Schema Design Strategies for Large-Scale Relational Databases
Keywords:
Relational Database, Schema Design, Normalization, Denormalization, Indexing, Partitioning, Data Integrity, Database Scalability.Abstract
Large-scale relational databases require carefully structured schemas to support high-volume transactions, efficient querying, data consistency, and long-term system scalability. Schema design strategies provide the foundation for organizing entities, relationships, constraints, indexes, and storage structures in a way that supports both operational performance and data integrity. Existing literature highlights normalization, denormalization, indexing, partitioning, referential integrity, entity-relationship modeling, and query-driven design as important approaches in relational database development.

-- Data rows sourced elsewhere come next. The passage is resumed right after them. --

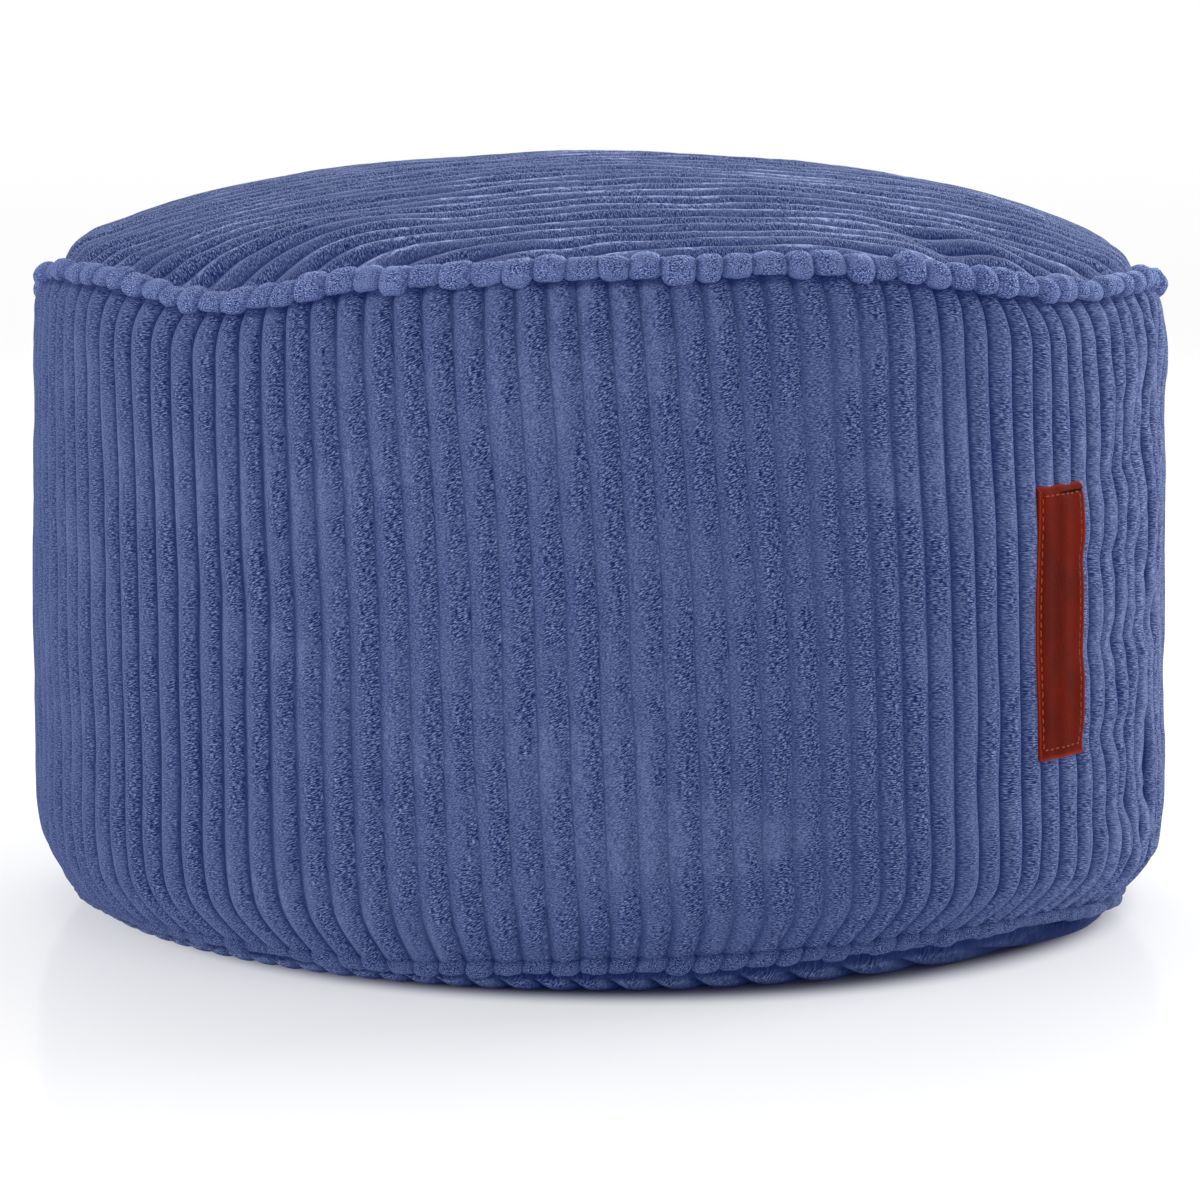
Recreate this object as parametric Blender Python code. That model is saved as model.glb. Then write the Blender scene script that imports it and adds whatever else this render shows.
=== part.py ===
"""Round bean bag footstool covered in wide corduroy.

Metres, +Z up. The origin is the middle of the flat foot and the front faces -Y.
Angles are in degrees: 0 is the front, +90 the right side, 180 the back.

The filled cover is six sewn pieces: a side panel with upright wales, a crowned top
panel, a bottom panel that is flat where it rests, a beaded piping in each of the two
seams, and a leather label on the side panel.
"""
import math
from collections import namedtuple

import bpy
from mathutils import Vector

# Driving dimensions
DIAMETER = 0.5000        # across the fullest part of the side
SEAM_HEIGHT = 0.2800     # middle of the top piping where the seam lies level
CROWN = 0.0505           # rise of the filled top above its seam
FOOT_RADIUS = 0.2120     # the flat round that rests
WALE_COUNT = 122         # wales round the side, and beads round each seam
WALE_DEPTH = 0.0036      # from a wale's crest down to the groove beside it
SEAM_GAP = 0.0004        # between pieces that are sewn to each other

# Sizes that follow
RADIUS = DIAMETER / 2.0
WALE_PITCH = math.pi * DIAMETER / WALE_COUNT
TOP_RIM_INSET = 0.0136   # the top seam line, in from the fullest part
TOP_RIM_RADIUS = RADIUS - TOP_RIM_INSET
BOTTOM_SEAM_HEIGHT = 0.0086
BOTTOM_RIM_INSET = 0.0236
BOTTOM_RIM_RADIUS = RADIUS - BOTTOM_RIM_INSET
BEAD_CLEARANCE = 0.0004  # from the seam line to the piping's inner edge

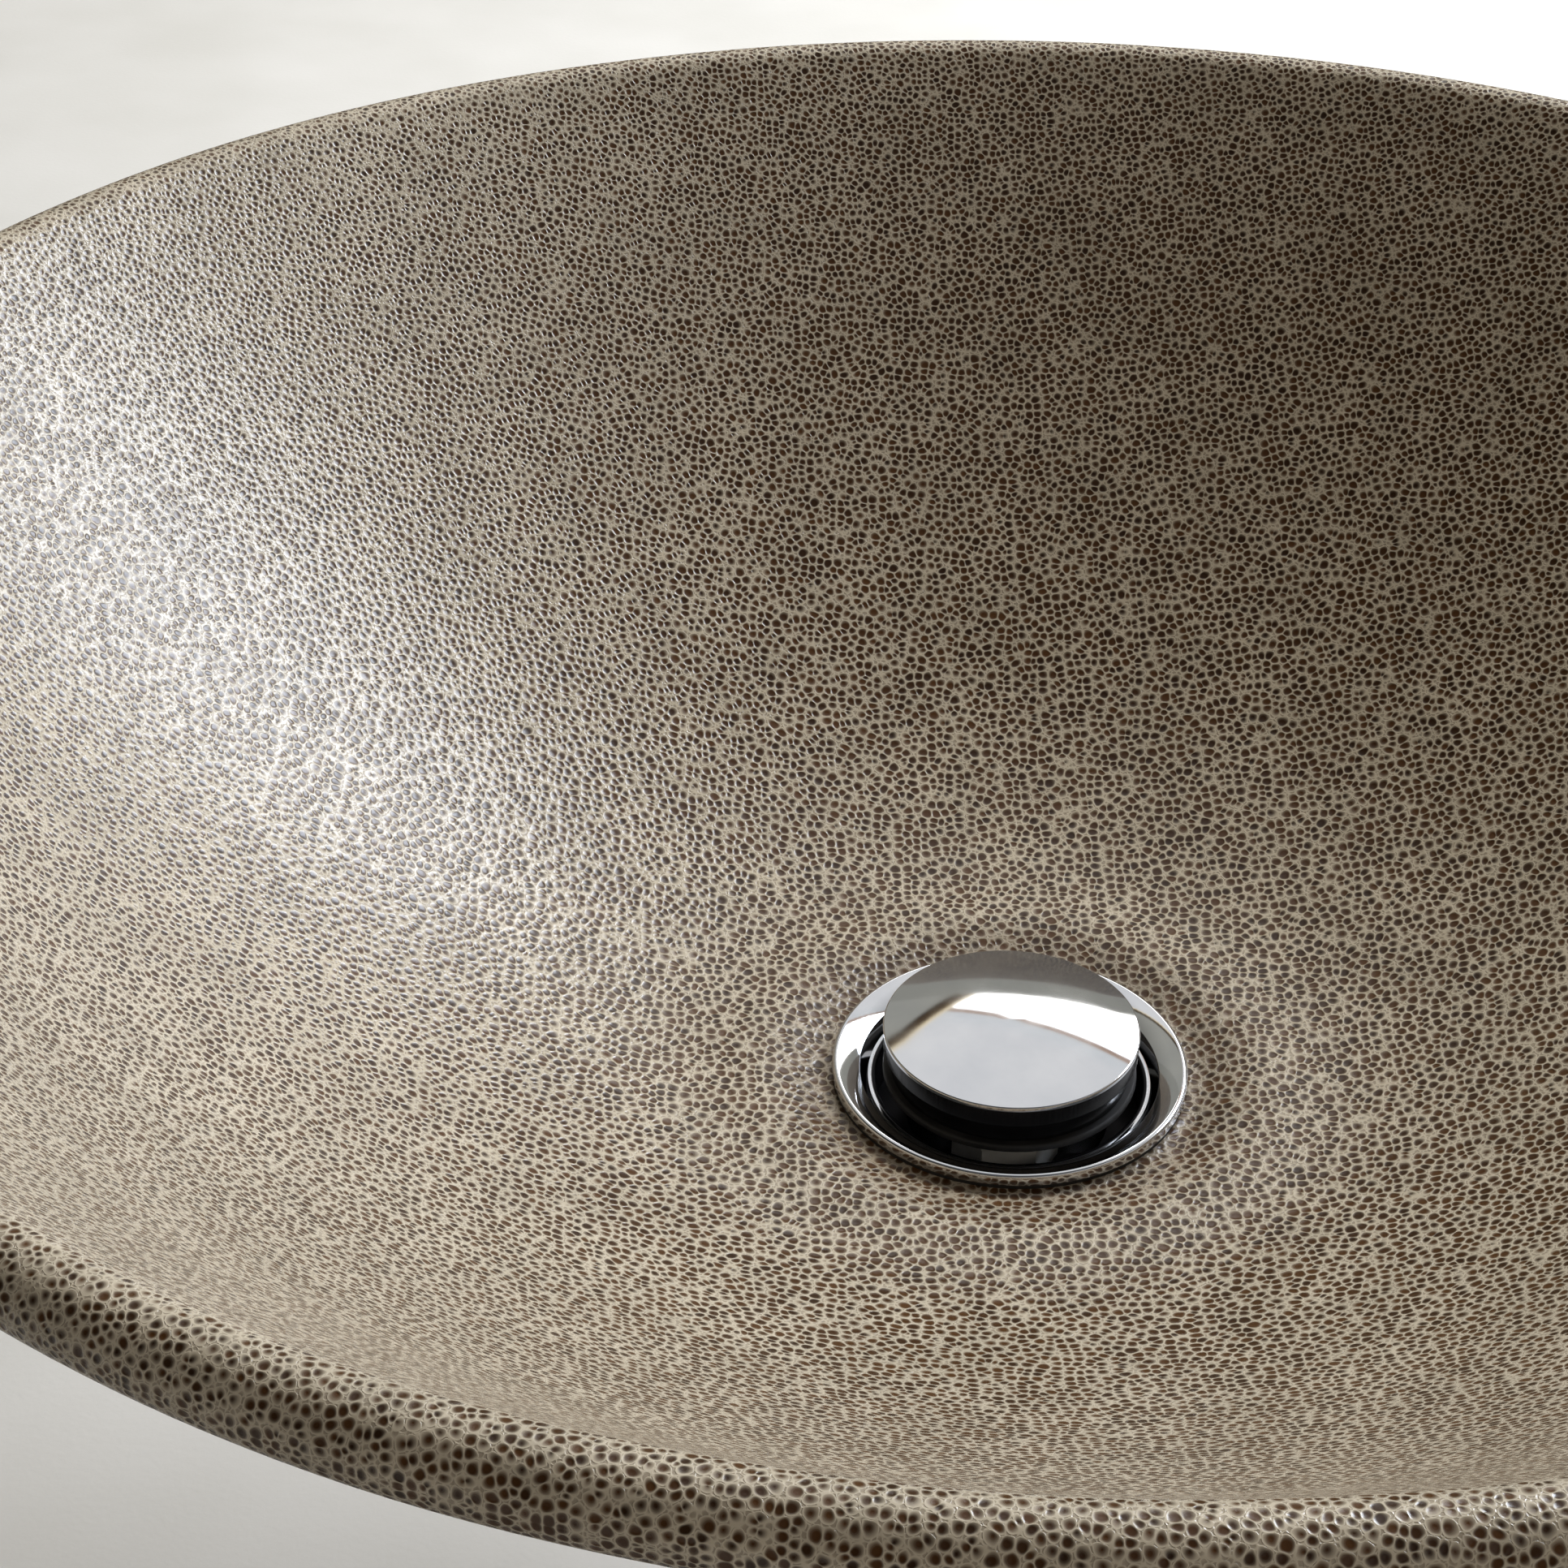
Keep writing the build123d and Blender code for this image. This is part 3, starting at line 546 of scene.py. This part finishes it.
# ---- Drain body ----
# The drain's rim, dish, throat and threaded tube, turned from one brass bar and chromed. The
# tube is cut with a parallel pipe thread, and a four-armed spider inside it holds the
# stopper's cartridge.
FLANGE_TOP = 0.029
BODY_END = -0.033
THREAD_RADIUS = 0.02095
THREAD_PITCH = 0.002309
THREAD_DEPTH = 0.0012
BORE_RADIUS = 0.0184
THROAT_RADIUS = 0.0240
THROAT_OUTER = 0.0256
THROAT_FLOOR = 0.0168
CONE_TOP = 0.0164
CONE_LOW = 0.0142
STEP_RADIUS = 0.0255
STEP_DEPTH = 0.0037
DISH_RADIUS = 0.0270
DISH_DEPTH = 0.0018
FLANGE_RADIUS = 0.0320
RIM_THICKNESS = 0.0020
RIM_FLAT = 0.0038
CREST_WIDTH = 0.0010
EDGE_ROUND = 0.0006
SPIDER_TOP = 0.006
SPIDER_BOTTOM = -0.002
SPIDER_RIBS = 4
SPIDER_RIB = 0.0024
SPIDER_REACH = 0.0188
BOSS_RADIUS = 0.0095
BOSS_HOLE = 0.00701
BOSS_STEPS = 10
CHROME_COLOURS = "#d9dadd", "#e7e7e8"
CHROME_ROUGHNESS = 0.025, 0.075
HAZE_PATCH = 0.012
MARK_WIDTH = 0.0002
MARK_RELIEF = 0.0000002
# Inside the drain's throat and bore the chrome is rougher, and painted near black as shade.
THROAT_SHADE_COLOUR = "#1c1b1c"
DULL_ROUGHNESS = 0.45
DULL_AND_SHADE_EDGE = -0.0001, 0.0002
THROAT_DULL_AND_SHADE = 0.0250
THROAT_DULL_AND_SHADE_STEP = 0.0003


def round_corner(before, corner, after, radius, count=6):
    """Points of the arc that rounds a corner of an outline."""
    back = (Vector(before) - Vector(corner)).normalized()
    on = (Vector(after) - Vector(corner)).normalized()
    half = back.angle(on) / 2
    to_centre = (back + on).normalized() * (radius / sin(half))
    run = radius * cos(half) / sin(half)
    first = (back * run - to_centre).normalized()
    last = (on * run - to_centre).normalized()
    centre = Vector(corner) + to_centre
    return [tuple(centre + first.slerp(last, i / count) * radius) for i in range(count + 1)]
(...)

However, many enterprise systems still face challenges such as redundant data storage, slow query execution, complex joins, inconsistent constraints, poor scalability, and difficulty adapting schemas to changing business requirements. This research is important because large databases must support increasing data volumes while maintaining accuracy, availability, and acceptable performance. This article discusses schema design strategies for large-scale relational databases, focusing on logical modeling, normalization levels, key selection, relationship mapping, indexing design, partitioning methods, and performance-oriented schema refinement. The study concludes that an effective schema design improves database reliability, reduces redundancy, enhances query performance, and supports scalable data management in enterprise environments.